An diesem Morgen meldete sich wie immer pünktlich um 6 Uhr ihr Handy mit dem alten Hank-Williams-Song ›There’s a tear in my beer‹. Die Wahl dieses Weckliedes war streng genommen aus präventiv-medizinischer Sicht abzulehnen. Denn Liedzeilen wie die folgenden beschrieben Strategien der Problembehandlung, von denen sie um jeden Preis Abschied nehmen sollte.

»I’m gonna keep drinkin’

till I can’t move a toe

and then maybe my heart

won’t hurt me so.«

Wie dem auch sei, bis zum Frühstück blieben ihr noch gut drei Stunden. Sie erledigte ihre Körperpflege in gedankenloser Routine, zog Bluse und Jeans an und warf dann einen Blick auf den Therapieplan. Um 11 Uhr Ergometer-Training, um 12 Uhr Hydromassage, dann bis Montag Freizeit. Vor die Wahl gestellt zwischen einer Massage durch geschulte Pflegekräfte oder der auf einer maschinell gesteuerten Wasserbettliege, entschied sie sich für letztere. Von fremden, diesfalls höchstwahrscheinlich männlichen, Händen betatscht zu werden, war in ihren Augen etwas für Wanderhuren, aber nicht für jemanden wie sie, die am eigenen Leib erfahren musste, zu welcher Brutalität männliche Hände sich imstande zeigten. Wenn das neurotisch sein sollte: Na gut, dann war das eben so.

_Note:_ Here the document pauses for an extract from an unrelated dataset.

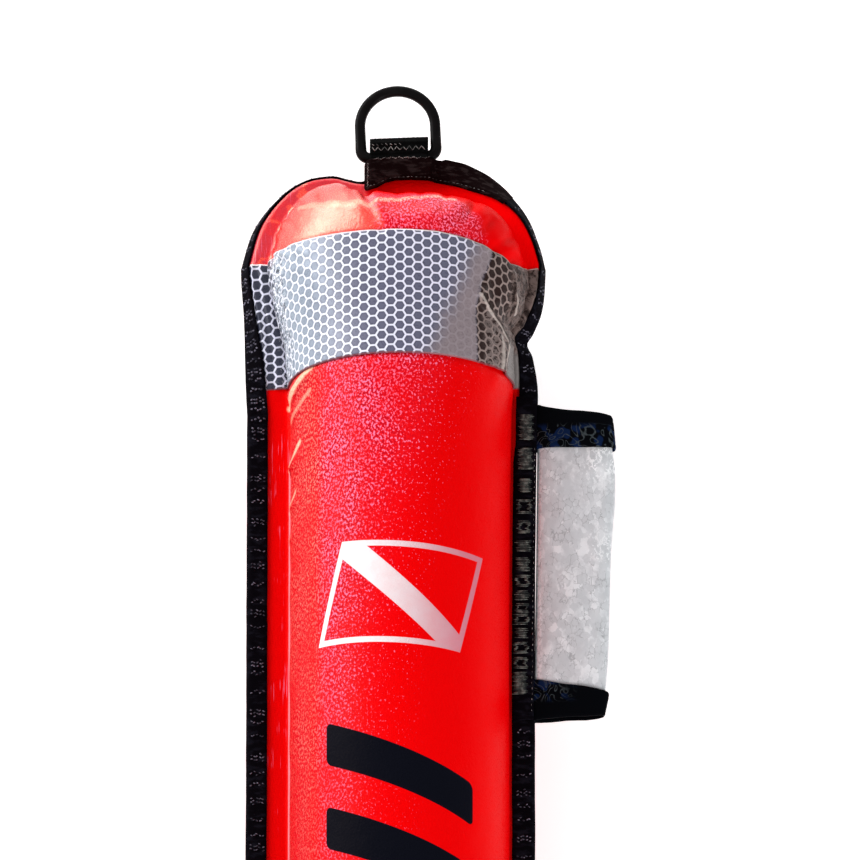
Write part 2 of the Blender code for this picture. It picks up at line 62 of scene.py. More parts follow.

Sie informierte sich im Fernsehen über die aktuelle Weltsituation. So erfuhr sie, dass der Präsident Irans anderen islamischen Staaten die iranische Nuklear-Technologie zur Nutzung bereitstellte, aber dass die Islamische Republik niemals nach Massenvernichtungswaffen strebe. Und die Erde ist eine Scheibe, dachte Richter seufzend und drückte auf den Aus-Knopf.

Sie griff nach dem Buch ›1001 Schachaufgaben‹ von John Emms und vertiefte sich in die Lösung der Schachaufgaben Nr. 239 bis Nr.245. Das Abstrakte bot noch immer den sichersten Schutz vor dem Konkreten.